O contexto político, que me pareceu que seria um elemento pontual, no entanto, se revelou como algo não tão bem desenvolvido e presente, ele serve mais para datar e criar um contexto da tensão, instabilidade de ter escrito uma carta aberta à um presidente que não admitia tal nível de expressão. O cenário político não é tão explorado, o perigo iminente de ser preso acaba sendo explorado pelo roteiro para criar mais um elemento de tensão, dentre vários já existentes na obra. No entanto, há um problema nisso, com o desenrolar da trama perdemos a sensação de perigo, de que a qualquer momento a polícia pode aparecer na porta, perdemos o contato com o que poderia ser uma incrível crítica às perseguições realizadas pela polícia, pelo presidente, pelo estado.

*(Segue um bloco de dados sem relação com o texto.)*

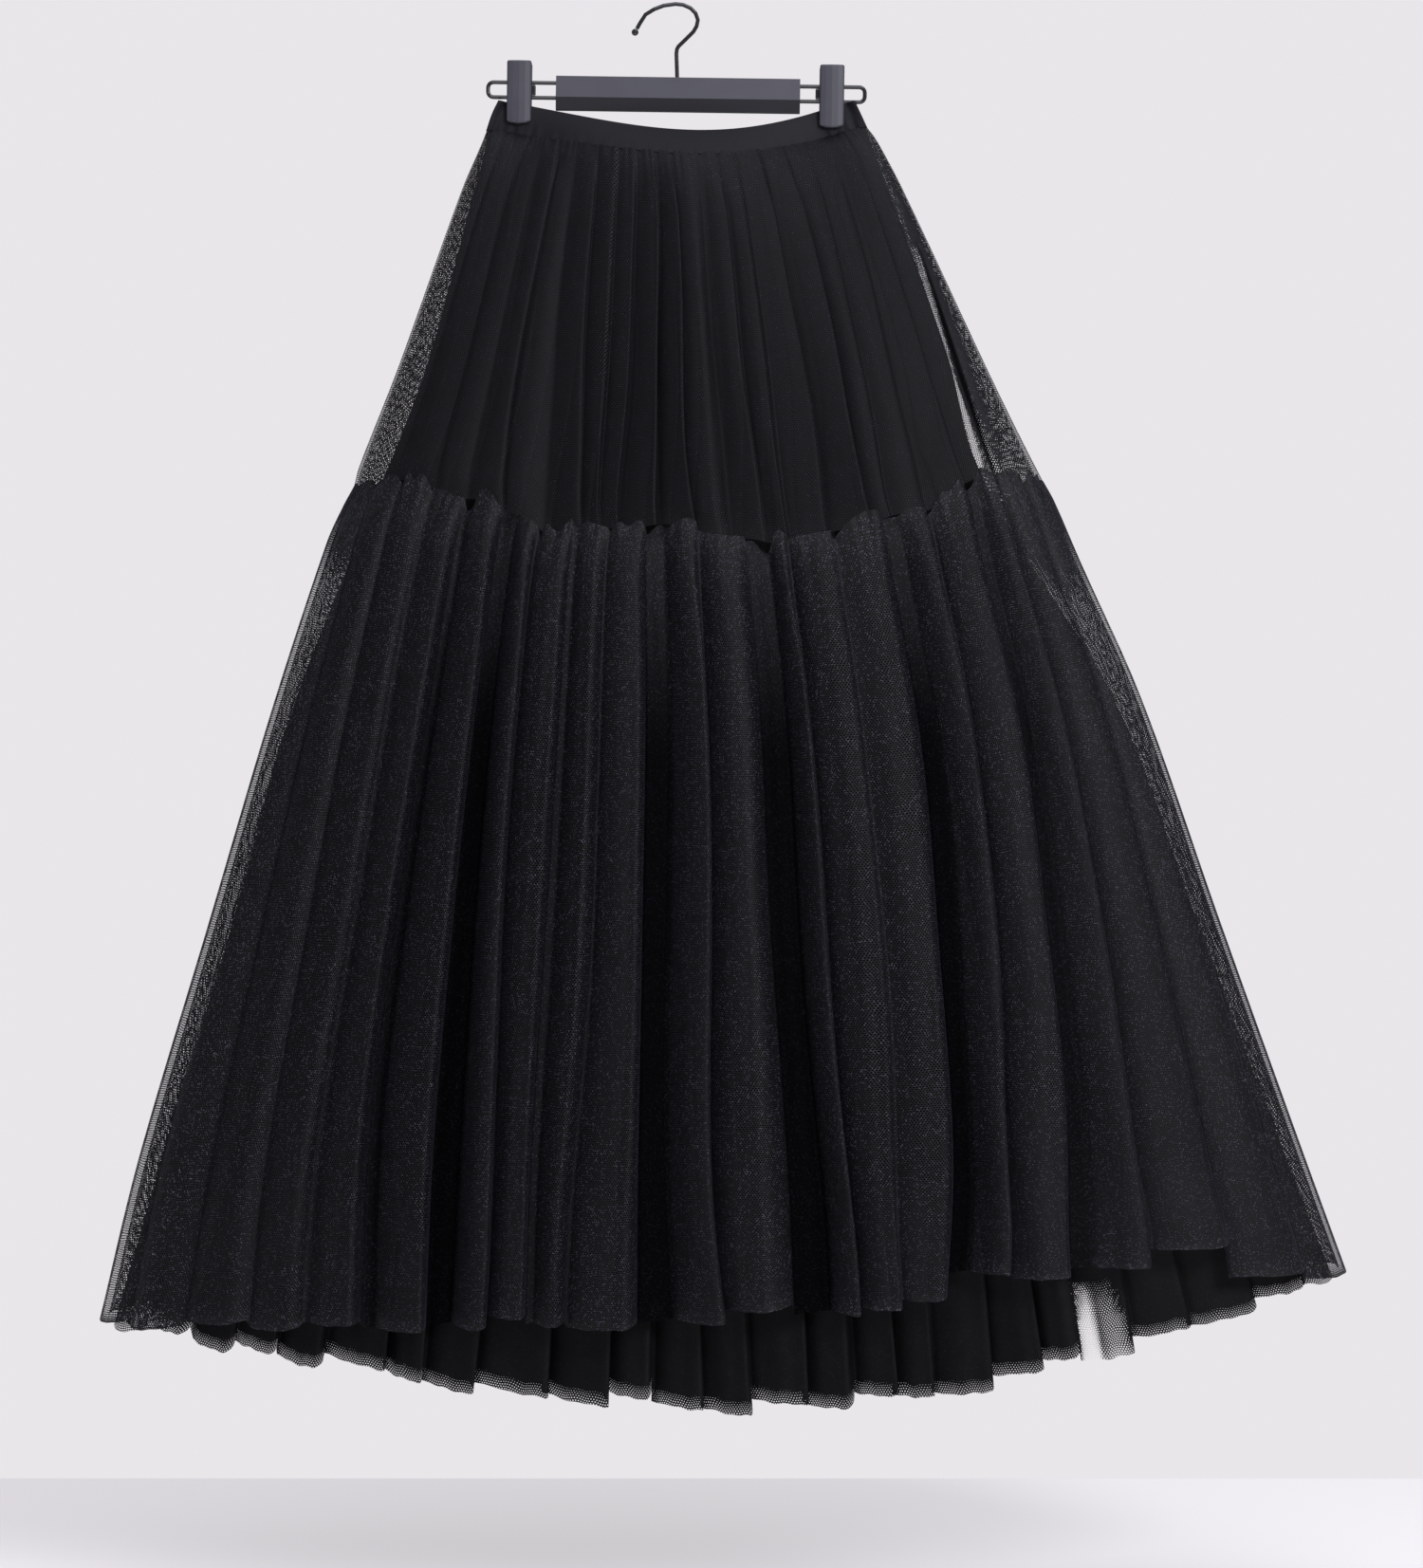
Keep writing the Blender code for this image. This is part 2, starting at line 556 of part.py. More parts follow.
def jaw_mesh(name, outward):
    """One jaw of a clip: a bevelled plate, thinner and rounded at its foot."""
    plate = bmesh.new()
    bmesh.ops.create_cube(plate, size=1.0)
    for vert in plate.verts:
        foot = vert.co.z < 0.0
        thick = JAW_THICK_FOOT if foot else JAW_THICK_TOP
        outer = vert.co.y * outward > 0.0
        vert.co = (
            vert.co.x * CLIP_WIDTH,
            outward * (JAW_INNER_Y + (thick if outer else 0.0)),
            -CLIP_HEIGHT if foot else 0.0,
        )
    across_edges = [
        edge for edge in plate.edges if abs(edge.verts[0].co.x - edge.verts[1].co.x) > JAW_EDGE
    ]
    bmesh.ops.subdivide_edges(plate, edges=across_edges, cuts=3, use_grid_fill=True)
    for vert in plate.verts:
        across = vert.co.x / (0.5 * CLIP_WIDTH)
        if vert.co.z < -0.5 * CLIP_HEIGHT:
            vert.co.z -= JAW_FOOT_ROUND * (1.0 - across * across)
        if abs(vert.co.y) > JAW_INNER_Y + JAW_CROWN:
            vert.co.y += outward * JAW_CROWN * (1.0 - across * across)
    bmesh.ops.recalc_face_normals(plate, faces=plate.faces)
    data = bpy.data.meshes.new(name)
    plate.to_mesh(data)
    plate.free()
    return data


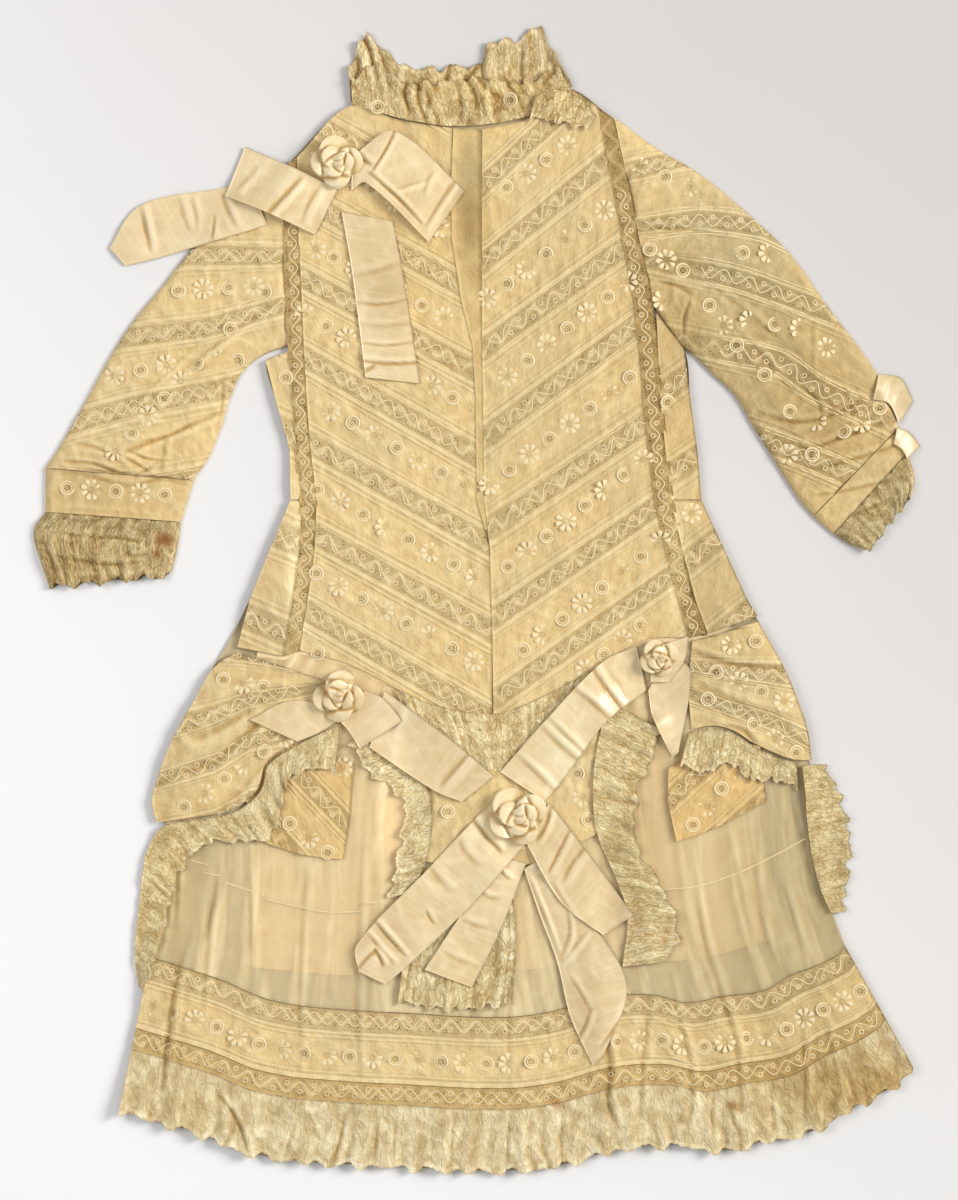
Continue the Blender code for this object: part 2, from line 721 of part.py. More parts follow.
def drape_laces():
    gathered = (
        (-90.4, -81.3), (-115.5, -93.1), (-137.2, -107.7), (-143.2, -125.5), (-161.0, -139.3),
        (-188.7, -144.6), (-207.2, -148.6),
        (-217.8, -164.4), (-223.0, -197.4), (-226.3, -235.0), (-223.7, -253.5),
    )
    free = (
        (-93.7, -111.6), (-110.8, -110.3), (-124.0, -116.9), (-129.3, -136.7), (-137.2, -155.2),
        (-158.4, -157.8), (-178.2, -159.1),
        (-195.3, -176.3), (-203.2, -201.4), (-213.1, -235.0), (-220.4, -258.1),
    )
    place = scalloped(turned(between(gathered, free)), 18, 1.2)
    sheet("drape_lace_left", (36, 2), place, None, gathers(18, 2.4), wall=LACE, cloth="lace")
    gathered = (
        (139.3, -85.9), (155.1, -83.6), (168.3, -86.9), (180.9, -95.1), (192.8, -101.1),
        (209.9, -107.0),
    )
    free = (
        (133.4, -106.3), (147.9, -112.9), (165.0, -106.3), (179.6, -116.9), (195.4, -117.6),
        (210.6, -122.2),
    )
    place = scalloped(turned(between(gathered, free)), 11, 1.2)
    sheet("drape_lace_right", (22, 2), place, None, gathers(11, 2.4), wall=LACE, cloth="lace")
    gathered = (
        (213.2, -107.7), (215.2, -124.8), (216.5, -144.6), (219.8, -167.7), (225.8, -190.8),
        (232.4, -205.3),
    )
    free = (
        (227.1, -107.7), (236.3, -123.5), (242.3, -143.3), (244.9, -159.1), (242.9, -184.2),
        (240.3, -205.3),
    )
    place = scalloped(turned(between(gathered, free)), 8, 1.5)
    sheet("drape_lace_side", (16, 2), place, None, gathers(8, 2.2), wall=LACE, cloth="lace")


def turned(place):
    """The same strip with its length across the grid and its depth down it."""
    return lambda u, v: place(v, u)


def apron():
    top = ((-48.1, -65.4), (-25.0, -79.9), (14.6, -83.9), (54.2, -67.4), (84.5, -49.6))
    bottom = ((-43.5, -169.7), (-5.2, -176.3), (27.8, -175.0), (77.9, -153.9))
    left = ((-48.1, -65.4), (-35.6, -118.2), (-43.5, -169.7))
    right = ((84.5, -49.6), (80.6, -91.8), (77.9, -153.9))
    sheet("apron_centre", (8, 5), patch(top, bottom, left, right), None)
    outer = ((-83.1, -93.1), (-72.6, -111.0), (-48.8, -131.4), (-50.8, -159.1), (-58.0, -195.4))
    inner = ((-69.9, -88.5), (-43.5, -110.3), (-31.6, -128.1), (-31.6, -162.4), (-42.2, -190.8))
    place = scalloped(turned(between(inner, outer)), 8, 1.2)
    sheet("apron_lace_left", (16, 2), place, None, gathers(8, 1.8), wall=LACE, cloth="lace")
    inner = (
        (85.8, -65.4), (78.6, -95.1), (75.9, -117.6), (77.9, -151.2), (91.8, -184.9),
        (98.4, -207.3), (95.1, -241.0),
    )
    outer = (
        (118.8, -83.9), (114.9, -103.0), (105.6, -121.5), (103.7, -159.1), (121.5, -189.5),
        (132.0, -218.5), (122.8, -237.0),
    )
    place = scalloped(turned(between(inner, outer)), 10, 1.5)
    sheet("apron_lace_right", (20, 3), place, None, gathers(10, 2.2), wall=LACE, cloth="lace")
    top = ((-30.3, -178.9), (-5.2, -180.3), (21.8, -178.9))
    bottom = ((-52.1, -262.8), (-25.0, -268.0), (1.4, -267.4), (22.5, -264.7))
    left = ((-30.3, -178.9), (-46.2, -223.8), (-52.1, -262.8))
    right = ((21.8, -178.9), (25.1, -223.8), (22.5, -264.7))
    place = scalloped(patch(top, bottom, left, right), 7, 1.5)
    sheet("apron_lace_mid", (14, 4), place, None, gathers(7, 1.8), wall=LACE, cloth="lace")


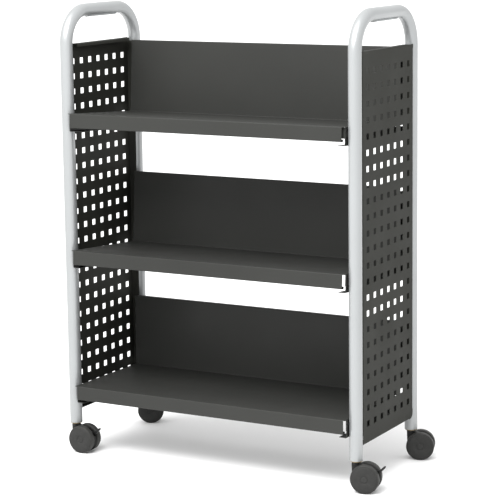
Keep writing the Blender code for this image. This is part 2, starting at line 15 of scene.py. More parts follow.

A nível de curiosidade, a carta aberta foi publicada no jornal Folha de São Paulo em 25 de abril de 1991 do seu diretor, Otávio Frias Filho, ao então presidente da república Fernando Collor de Mello. Com o falecimento de Frias durante o período do Festival de Gramado, a obra foi retirada da competitiva a pedido do cineasta. O que, confesso, me instigou ainda mais a ir assistir a obra.

Enfim, ambientado no início dos anos 90, O Banquete traz luz a uma temática que nunca ficará velha, o amor e a selvageria, utilizando todo o clima de suspense que pode. Apesar de ser lento, não possuir grandes cenas em que há muita ação, o longa exige que prestemos atenção naquele grupo de pessoas e seus dilemas. Sem ser maçante, a obra nos remete aos gregos, com uma mistura de discurso contemporâneo para construir a natureza do amor, das relações humanas e principalmente das interações sociais, outro ponto que não tem como ser deixado de lado, somos seres bem sociais, que dependem do contexto social em que estão inseridos e para isso talvez caia como uma luva o contexto histórico e político, mas este poderia ter sido melhor aproveitado. Poderia ter tido um lugar à mesa.

Tagarelem conosco: Querem um lugar à mesa nesse banquete ou irão passar a oferta? Vocês têm interesse em obras do cinema brasileiro?

O Banquete estreia hoje, dia 13 de Setembro, nos cinemas.
Até a próxima tagarelice e lembrem-se de sentirem-se servidos!